Schon die ersten paar Takte des Albums The Salted Air von Nadine Khouri reichen aus, um einen in ihren Bann zu ziehen. Khouris tiefe, klare Stimme scheint aus einer anderen Welt herüberzuwehen, geisterhafte Traumlandschaften tauchen vor dem inneren Auge auf.
Elvis und die Beatles
Khouri selbst ist gar nicht geisterhaft: ihre langen dunkelbraunen Haare trägt sie offen, im Gesicht ein sympathisches, etwas schüchternes Lächeln, ihre Fingernägel sind rot lackiert. Als Kind habe sie sich das Gitarrenspiel selbst beigebracht, erzählt sie.
Mein Vater ist sehr musikalisch, er hat in den 60ern Schlagzeug gespielt, als Hobby. Meine Mutter hat Klavier gespielt. Wir hatten zwar keine Instrumente zu Hause, aber wir haben viel Rock‘n‘Roll gehört. Meine Schwester tanzt und mein Bruder macht auch Musik, ich hab als Teenager angefangen, Gitarre zu spielen.

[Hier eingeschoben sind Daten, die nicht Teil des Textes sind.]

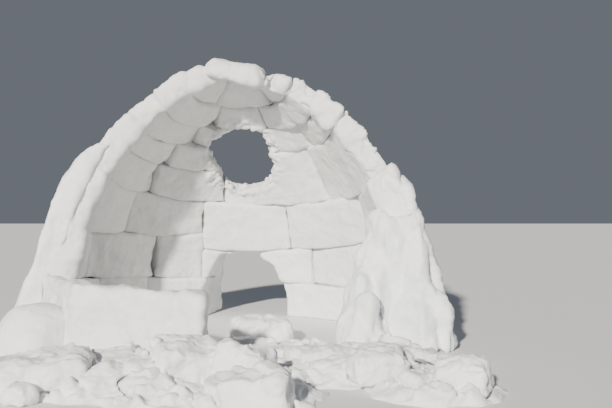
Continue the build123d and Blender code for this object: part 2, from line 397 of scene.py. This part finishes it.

Mit 18 zieht Khouri nach New York und studiert dort Englisch und Filmwissenschaften. Sie schreibt nebenbei Songs und hat erste Auftritte in der Antifolk-Szene der Stadt. Ihre erste EP A Song To The City erscheint 2010 und ist ein Liebesbrief an das Reisen und Unterwegssein.
Zu der Zeit habe ich Mazzystar und Sparklehorse entdeckt, und später Low, Talk Talk und sowas. Diese Bands machen sehr atmosphärische Musik, das hat mir gefallen. In meinen eigenen Songs wollte ich dann auch eher eine Stimmung oder ein Gefühl erschaffen und nicht unbedingt eine Geschichte erzählen.
Zurück in London lernt sie den PJ-Harvey-Produzenten John Parish kennen, der sie einlädt, auf einem seiner Songs zu singen. Zusammen mit Parish nimmt sie ihr erstes Album in den schummrigen georgianischen Kellergewölben der Toybox Studios in Brighton auf. Geschrieben hat sie die Stücke aber in ihrer alten Heimat Beirut.
Beirut ist ein sehr komplexer, vielschichtiger Ort, es ist total chaotisch, aber auch wunderschön. Mir fällt es leicht, dort zu schreiben. Ich weiß auch nicht genau, warum, vielleicht bin ich dort weniger abgelenkt. Aber diese Stadt hat etwas Inspirierendes an sich.
Eine Reise zu sich selbst
Eine frische Meeresbrise durchweht die Songs auf The Salted Air, aber sie klingen nicht nach einem bestimmten Ort. Mit Khouris samtig-rauer Stimme im Mittelpunkt sind sie mal minimal und karg, mal üppig mit Streichern, Chor und viel Hall arrangiert. Inhaltlich befassen sich Khouris Songs mit Verlust und Veränderung. Dabei geht es weniger um einen geographischen Ortswechsel, als vielmehr um eine Reise zu sich selbst.
Beim Schreiben des Albums wollte ich etwas Essenzielles finden. Als „A Song To The City“ herauskam, habe ich mich ein bisschen verloren gefühlt. Ich wusste nicht genau, wo ich hingehöre. Bei „The Salted Air“ habe ich nach etwas Originärem gesucht, einer Art Anfang. Ich wollte ein Gefühl von Zuhause und Verwurzelung finden.
Nadine Khouri hat sich von den Gedichten Rilkes und den Büchern des norwegischen Schriftstellers Tarjei Vesaas inspirieren lassen. Vor allem in den Songs I Ran Thru The Dark und Catapult finden sich Anspielungen auf dessen Roman Das Eis-Schloss, erklärt sie. Darin geht es um zwei Mädchen am Rande der Pubertät, die in einer kleinen norwegischen Stadt leben. Eine von beiden verirrt sich im Labyrinth eines gefrorenen Wasserfalls – dem Eis-Schloss – und wird nicht wiedergefunden.
Das Eis-Schloss ist ein experimentelles, sehr visuelles Buch. Ich fand es erst ziemlich schwierig zu lesen. Die ganze Geschichte ist von einem Gefühl der Trauer und des Verlusts durchzogen. Es geht darum, wie diese Gefühle einen verändern können. Diesen Bogen schlägt auch das Album.
Mit The Salted Air ist Nadine Khouri ein wunderbar stimmungsvolles Debüt gelungen. Die nächtlich-melancholische Atmosphäre der Songs ist tröstlich und verlockend und man kann sich – wie bei einem angenehmen Traum – ganz darin verlieren.